Day 1: A Welcome
300 Days of Writing
Day 1: A Welcome
Ezekiel liked walking through graveyards without his shoes on. He said it helped him find the lost souls. The souls we came to save.
I didn’t mind the early morning walks through the graveyard: the early morning mist, the quiet, the dew on the grass. It was peaceful. There was a magick in the ground. I could smell the dead on the air—that soft and subtle decomposition masked by the elaborate bouquets people brought.
His sharp cry cut the quiet and pulled me away from my duties, my prayers, my mumblings, my incantations.
“Brother Ezekiel, what’s happened?” Though he was my biological father, I never called him that. Our spirits were siblings, united in the ether to the Holy One.”
“The sinner's glass.”
He had gashed his foot on a green glass bottle. Dark blood seeped onto the earth, and there was a shudder from the dead. I couldn’t risk this being construed as a sacrifice, I had to get him out of there.
“Come, brother.” I hoisted him over my shoulder and dragged him out of the yard. He was sweating and panting, his one leg useless, and despite his being a foot taller than me, we managed to make out way to the nearest house.
Yellow flaking paint, a wooden door, and an untended yard. I rang the doorbell, which was silent, and then, I knocked.
The was a soft shuffling inside, of heavy feet sliding across hardwood floors and then the door clicked open.

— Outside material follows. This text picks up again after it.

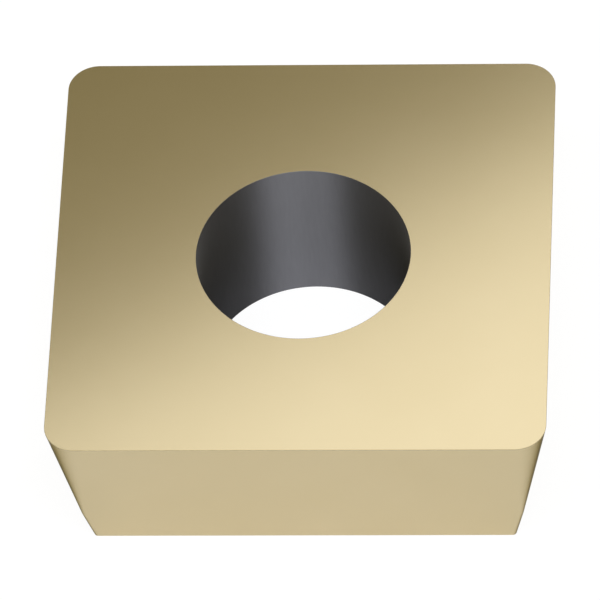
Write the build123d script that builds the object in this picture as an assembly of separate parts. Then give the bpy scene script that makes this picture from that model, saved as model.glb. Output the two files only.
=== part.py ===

“May I help you?” The man was in a dressing gown, grey and unshaven.
“Yes, please. My broth—my father here, he needs help.”
With a swift glance at my father’s bleeding foot and the man opened his door wide. “Come on in. Please.”
A stack of heavy papers fell on my desk with a thud. “First day on the job?”
It wasn’t an easy question to answer. I’d been an officer for fifteen years and had moved to Kansas
City a month ago, securing the position before the move. The paperwork would say that my first day was six days ago, but this was my first day meeting everyone, my first day in uniform and in the office.
“I guess you could say that.”
“Well, welcome.” Officer Garcia, I knew only by reading his name tag, sat down and kicked his feet onto the papers he’d slammed on my desk. “Not much exciting happens around here.”
“Nah. Not compared to… where you come from again?”
“New York,” I said, not clarifying that I was from the state and not the city. It made a difference, but I wanted the credit.